Farage is just sitting in his MG with a beer observing "well, I wouldn't drive over the edge, ye daft bugger", he's irrelevant.
Brexit, as is clear on these threads, is driven by people who have a romantic view of a fictional Britain which can be made "great again" by breaking our relationship with our closest allies. This is utter bollocks, with more than a hint of xenophobia thrown in, all oiled by decades of breakfast bullshit spouted from the tabloids.
I'm really tired of the remainers characterising anyone they don't understand as racist/xenophobic fools, because that is utter bollocks. I was born before the UK joined the EEC, I've been an expat living outside the UK, in the EEC/EU, for many years, so many that I no longer have a vote in the UK. The individual countries are great places to live, and the common economic ground of the EEC helped build prosperity for all of us, but I've seen how bad the EU is first-hand. I see the rising anger in the people of those countries at the damage the EU is doing to their economic lives.
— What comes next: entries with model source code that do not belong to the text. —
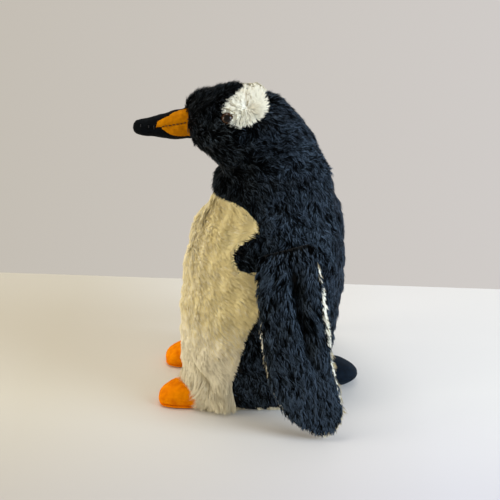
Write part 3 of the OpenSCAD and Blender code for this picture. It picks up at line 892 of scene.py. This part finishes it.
def flipper_fringe(matrix, side, label):
    """The inner fabric's pile where it shows past the dark one, along both edges of a flipper."""
    rng = np.random.default_rng(171 + side)
    spots, normals, flow, length = [], [], [], []
    for column, end, count, first, last, reach, cover in ((2, 1, 3400, 12, 104, 4.8, 3.8),
                                                          (1, -1, 700, 36, 108, 3.0, 1.3)):
        s = rng.uniform(first, last, count)
        y = smooth_at(FLIPPER, column, s) - end * (FLIPPER_RIM + rng.uniform(0, cover, count))
        one = np.ones(count)
        spots.append(np.stack([rng.uniform(-0.8, 1.5, count), y, -s], -1))
        normals.append(unit(np.stack([0.5 * one, 0.8 * end * one, 0 * one], -1)))
        flow.append(np.stack([-0.1 * one, 0.7 * end * one, -0.7 * one], -1))
        length.append(reach * (0.35 + 0.65 * hump(s, 46, 24)))
    spots, normals, flow = (np.concatenate(v) for v in (spots, normals, flow))
    ride(f"flipper_{label}", *grow(f"flipper_fringe_{label}", placed(spots, matrix, side),
                                   turned_only(normals, matrix, side),
                                   turned_only(flow, matrix, side), white_tones,
                                   np.concatenate(length), 0.6, 18, 8, 0.15, 0.12, 0.3,
                                   181 + side, clump=0.3, contrast=0.5))


# ---- beak

# Distance ahead of the figure's middle, bottom, top and half width.
BEAK = np.array([
    (40, 178, 197.8, 10.5), (47, 177.2, 196.3, 10), (55, 177.9, 194, 8.6), (63, 178.8, 191.8, 7.2),
    (70, 179.3, 190.2, 6.1), (73.2, 180.1, 189.3, 5), (75.3, 181.8, 187.7, 3), (76, 183.6, 186, 1),
], float)
BEAK_TIP = 76
BEAK_SKIN = 1.0         # thickness of the velour

# Outlines of the orange patches above and below the mouth, as Y and Z.
PATCH_UPPER = [(-59.9, 188.8), (-59, 190.2), (-57.8, 190.9), (-54.4, 192.7), (-52.2, 193.5),
               (-51.2, 194.4), (-48, 195.8), (-44, 197.2), (-36, 200), (-30, 196), (-30, 185),
               (-58, 184)]
PATCH_LOWER = [(-56.9, 186.4), (-54.5, 184.2), (-51.2, 182), (-46, 180.8), (-38, 181), (-30, 182),
               (-30, 192), (-57, 192)]


velour_dark = mottled("dark velour", (0.001, 0.0016, 0.0022), (0.0022, 0.0036, 0.0055), 3, 0.8,
                      0.018, (0.35, 0.5, 0.8), 0.5, 0.35, shine=0.05)
tail_velour = mottled("tail velour", (0.0010, 0.004, 0.009), (0.0022, 0.0085, 0.018), 3, 0.8,
                      0.06, (0.3, 0.55, 0.9), 0.5, 0.35, shine=0.12)
velour_orange = mottled("orange velour", (0.46, 0.155, 0.0003), (0.64, 0.235, 0.0006), 4, 0.85,
                        0.03, (1.0, 0.6, 0.1), 0.5, 0.35, shine=0.05)
thread = mottled("dark thread", (0.006, 0.006, 0.008), (0.02, 0.02, 0.024), 0.6, 0.6, 0.2,
                 bump=0.6, grain=0.25)


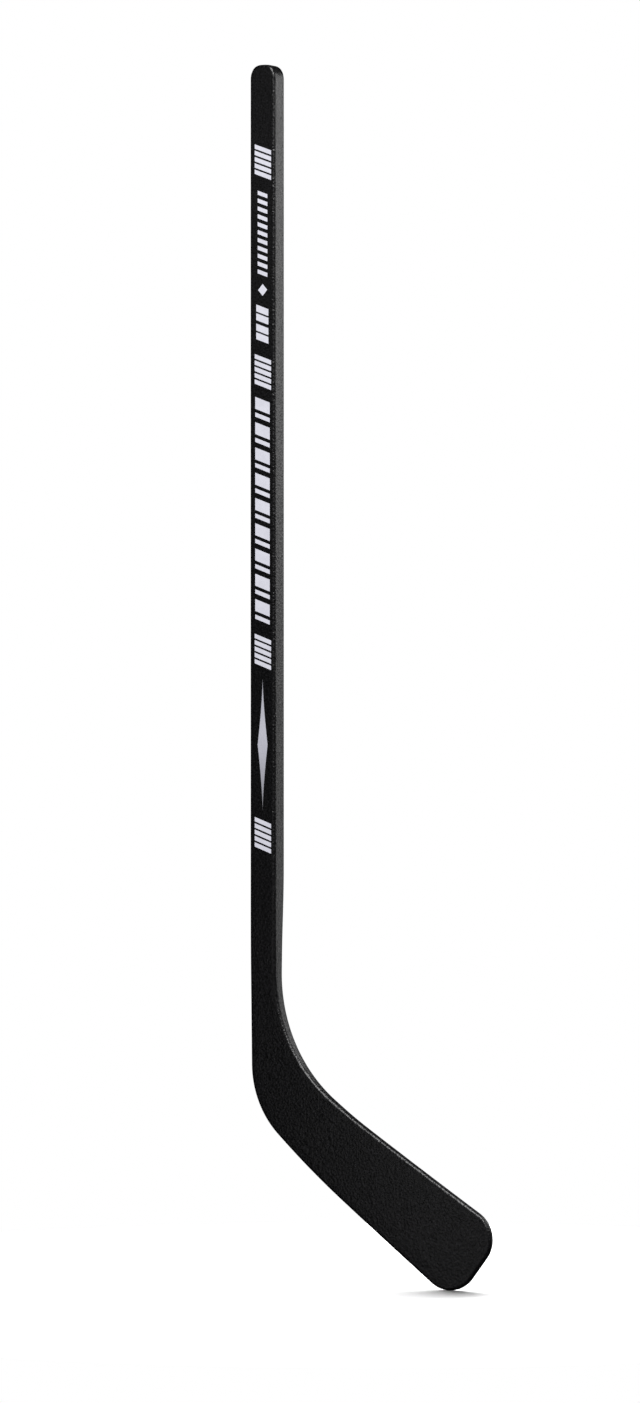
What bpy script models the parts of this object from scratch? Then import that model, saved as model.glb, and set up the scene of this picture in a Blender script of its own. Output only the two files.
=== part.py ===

Unlike the EEC, the EU fills no actual need, except the desire by politicians to control everything, to flatter their vanity by "leaving a legacy", and they are driving Europe to a very dangerous place, politically and economically. I fully support Brexit, not from some desire to rewind Britain to an impossible, non-existent past, or because of some imagined hatred of foreigners, but as a way to regain control of our own lives, and hopefuly to encourage an end to EU empire-building before it's too late.
This is not how our children's future should be decided. They are far more outward looking than their elders, and they won't thank you for being driven off a cliff.
And I sincerely believe that Brexit is the first step in securing that outward-looking future for them.